Through all of this, I destroyed and recreated daemons quite often. In the most recent migration, from the Pi to the Hardkernel, I was able to capture a lot of metrics:

  • The limiting factor for the migration was not CPU or even storage speed, but network speed. With the 1 Gbps I have, I was barely able to saturate a single HDD. But Ceph was perfectly able to use every last bit of those 1 Gbps.
  • You do not get your HDDs full write speed - instead you get around half, as you need to write both, the WAL and the actual data.
  • During the whole time, the Pi’s CPU was not fully loaded

When it comes to Linux distributions, I would like to argue against Arch. Ceph just isn’t in there anymore. But I’ve had good experience with both Debian and Ubuntu, there are packages available for both.

Taking the points above, my next upgrade for general Homelab perf improvements might be 2.5 Gbps Ethernet. Even though at this point I might just want to go 10 Gbps, at least between my Ceph nodes.

My next change for the storage area is going to be disabling my last two Ceph VMs, and migrating them to Hardkernel H3 as well. I’m constantly frustrated in my search for good Ceph node HW. On the one hand, I don’t actually need much CPU. I’m pretty sure the Pi did pretty well where compute was concerned. But I do need lots of RAM. And lots of SATA connectors. But I would also like to have low power consumption. Sadly, the low power retail CPU space is pretty bare, at least right now. Even the low power CPUs with 35W TDP are too much. But anything smaller gets into bespoke machines with soldiered CPU and RAM in bespoke form factors and enclosures.

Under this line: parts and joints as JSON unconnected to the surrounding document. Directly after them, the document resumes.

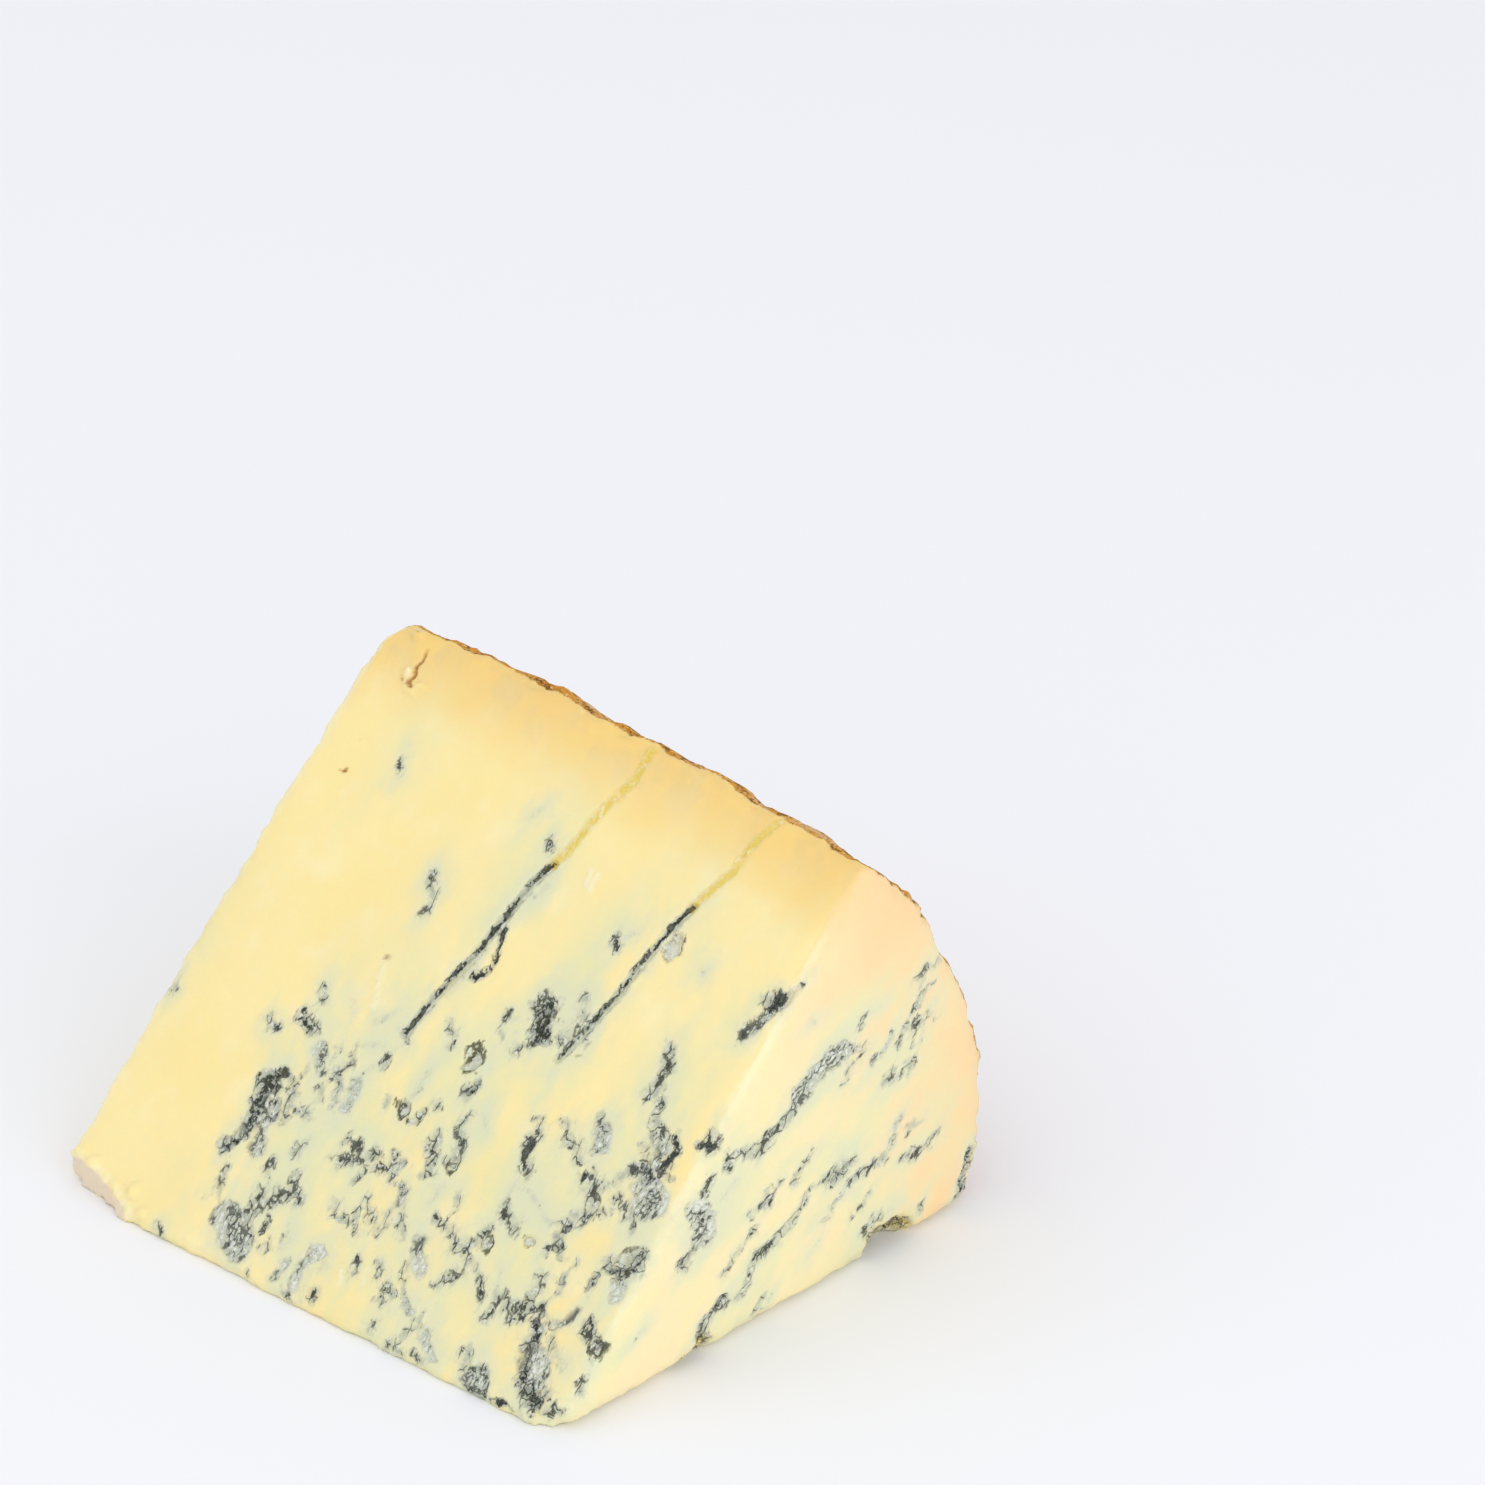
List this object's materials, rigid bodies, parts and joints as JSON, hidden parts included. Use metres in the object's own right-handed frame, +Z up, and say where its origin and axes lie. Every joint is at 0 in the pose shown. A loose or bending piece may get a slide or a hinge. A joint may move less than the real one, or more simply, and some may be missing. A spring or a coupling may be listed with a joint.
{
  "type": "blue cheese wedge",
  "caption": "Wedge of blue-veined cheese cut from a drum-shaped wheel, lying on one long cut face, with its rind on the curved back.",
  "frame": {"origin": "middle of the wedge's box, on the surface that it rests on", "axes": "+X along the wheel's axis, from the end with the broken corner to the end cut last; +Y from the thin edge out to the rind; +Z up"},
  "size_m": [0.1156, 0.1048, 0.077],
  "materials": {
    "cheese_paste": "pale yellow blue-veined cheese paste with a soft moist sheen, and a dry brown rind on the curved back"
  },
  "bodies": {
    "root": {"cheese_wedge": "cheese_paste"}
  },
  "joints": []
}
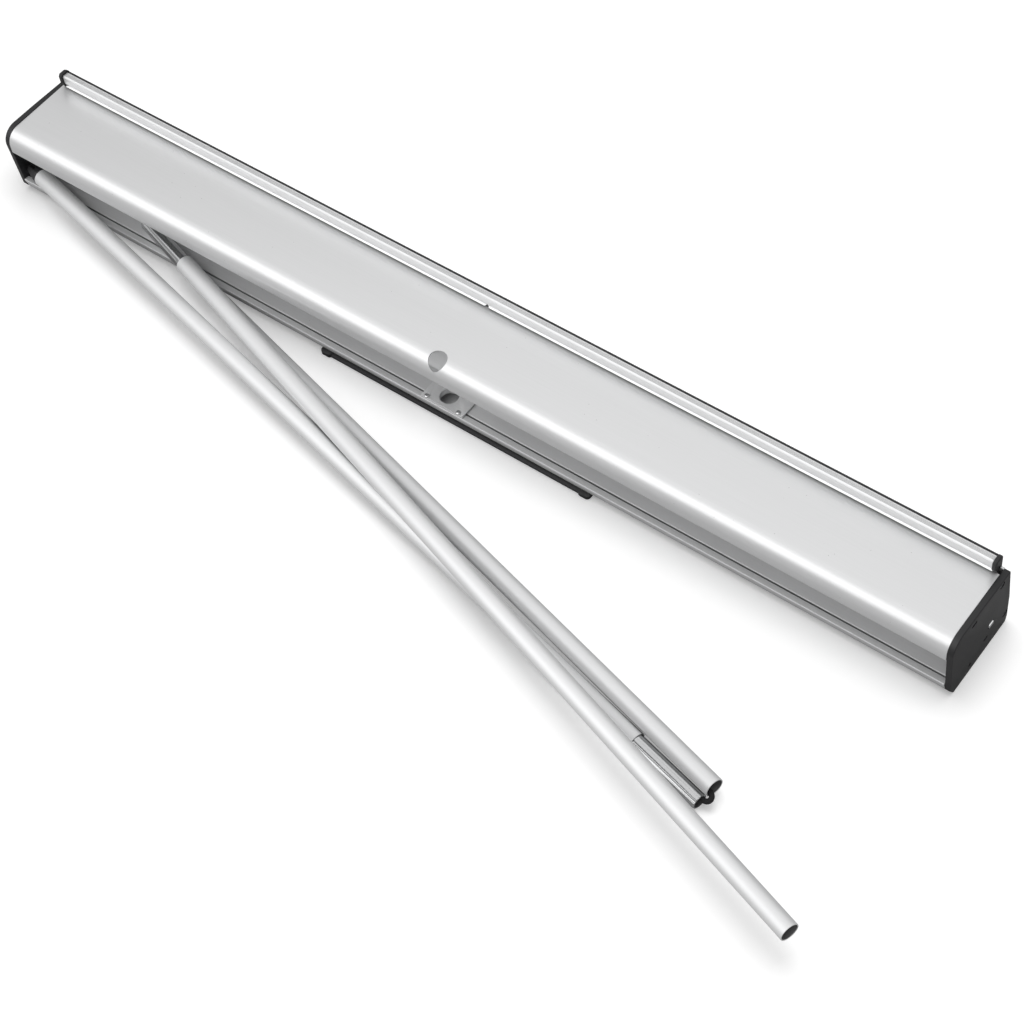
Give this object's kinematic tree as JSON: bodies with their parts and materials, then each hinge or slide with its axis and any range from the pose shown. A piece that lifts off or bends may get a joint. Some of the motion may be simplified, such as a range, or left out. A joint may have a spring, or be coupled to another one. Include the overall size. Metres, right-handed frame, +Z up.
{
  "type": "roll-up banner stand",
  "caption": "Fabric roll-up banner stand, packed down: spring-roller base with top rail closed, swivel foot under it and sectional pole laid beside it.",
  "frame": {"origin": "middle of the footprint of the stand and the pole sections beside it, on the floor", "axes": "+X along the base, towards the pole sections' lower ends; +Y towards the side where the banner comes out; +Z up"},
  "size_m": [0.8764, 0.298, 0.0792],
  "materials": {
    "deck_aluminium": "satin anodised, drawn along its length",
    "rail_aluminium": "satin anodised",
    "tube_aluminium": "satin anodised drawn tube",
    "bright_steel": "bright zinc",
    "black_plastic": "moulded, lightly textured",
    "black_steel": "black powder coat",
    "grey_plastic": "moulded",
    "banner_fabric": "blank white polyester",
    "elastic": "braided shock cord"
  },
  "bodies": {
    "base": {"cassette_shell": "deck_aluminium", "left_end_cap": "black_plastic", "right_end_cap": "black_plastic", "right_cap_screw_upper": "bright_steel", "right_cap_screw_lower": "bright_steel", "left_cap_screw_upper": "bright_steel", "left_cap_screw_lower": "bright_steel", "pole_socket_plate": "rail_aluminium", "socket_screw_left": "bright_steel", "socket_screw_right": "bright_steel", "foot_pivot_bolt": "bright_steel", "foot_pivot_washer": "bright_steel", "foot_pivot_nut": "bright_steel", "idler_axle": "bright_steel", "spring_axle": "bright_steel", "torsion_spring": "bright_steel"},
    "roller": {"roller_tube": "rail_aluminium", "banner_roll": "banner_fabric", "roller_plug_left": "grey_plastic", "roller_plug_right": "grey_plastic", "spring_drive_plug": "grey_plastic"},
    "banner_rail": {"top_rail": "rail_aluminium", "rail_clamp_strip": "black_plastic", "rail_cap_left": "black_plastic", "rail_cap_right": "black_plastic", "banner_sheet": "banner_fabric"},
    "foot": {"swivel_foot_bar": "black_steel", "foot_pad_left": "black_plastic", "foot_pad_right": "black_plastic"},
    "middle_pole": {"pole_middle_tube": "tube_aluminium", "elastic_cord": "elastic", "cord_anchor_middle": "grey_plastic"},
    "top_pole": {"pole_top_tube": "tube_aluminium", "pole_top_ferrule": "bright_steel", "pole_top_hook_cap": "black_plastic", "cord_anchor_top": "grey_plastic", "cord_in_top_pole": "elastic"},
    "bottom_pole": {"pole_bottom_tube": "tube_aluminium", "pole_bottom_ferrule": "bright_steel"}
  },
  "joints": [
    {"name": "banner_lift", "type": "slide", "parent": "base", "child": "banner_rail", "axis": [0, 0, 1], "range_m": [0, 1.93], "stiffness_N_per_m": 4, "springref_m": -2, "deforming": ["banner_sheet"]},
    {"name": "roller_spin", "type": "hinge", "parent": "base", "child": "roller", "pos_m": [-0.00772, 0.12368, 0.0265], "axis": [1, 0, 0], "range_deg": [0, 6420]},
    {"name": "foot_swivel", "type": "hinge", "parent": "base", "child": "foot", "pos_m": [0.00018, 0.08648, 0], "axis": [0, 0, 1], "range_deg": [-90, 0]},
    {"name": "pole_pair_away", "type": "slide", "parent": "base", "child": "middle_pole", "axis": [0, -1, 0], "range_m": [0, 0.25]},
    {"name": "top_pole_fold", "type": "hinge", "parent": "middle_pole", "child": "top_pole", "pos_m": [0.33087, -0.08389, 0.0076], "axis": [0, 0, 1], "range_deg": [0, 60]},
    {"name": "bottom_pole_away", "type": "slide", "parent": "base", "child": "bottom_pole", "axis": [0.9552, -0.2954, 0.0198], "range_m": [0, 0.35]}
  ],
  "couplings": [
    {"joint": "roller_spin", "follows": "banner_lift", "rad_per_m": 57.9}
  ]
}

With a single SATA port, if you are that lucky. And for some reason the ITX board space is just weird and expensive.

So for now, the Odroid H3 will serve me well, but I would have wished that I could decide on a proper board+CPU.

So what’s your opinion on Homelab storage? I would especially love to read a similar article like this one here, but about ZFS, as I have zero experience with it.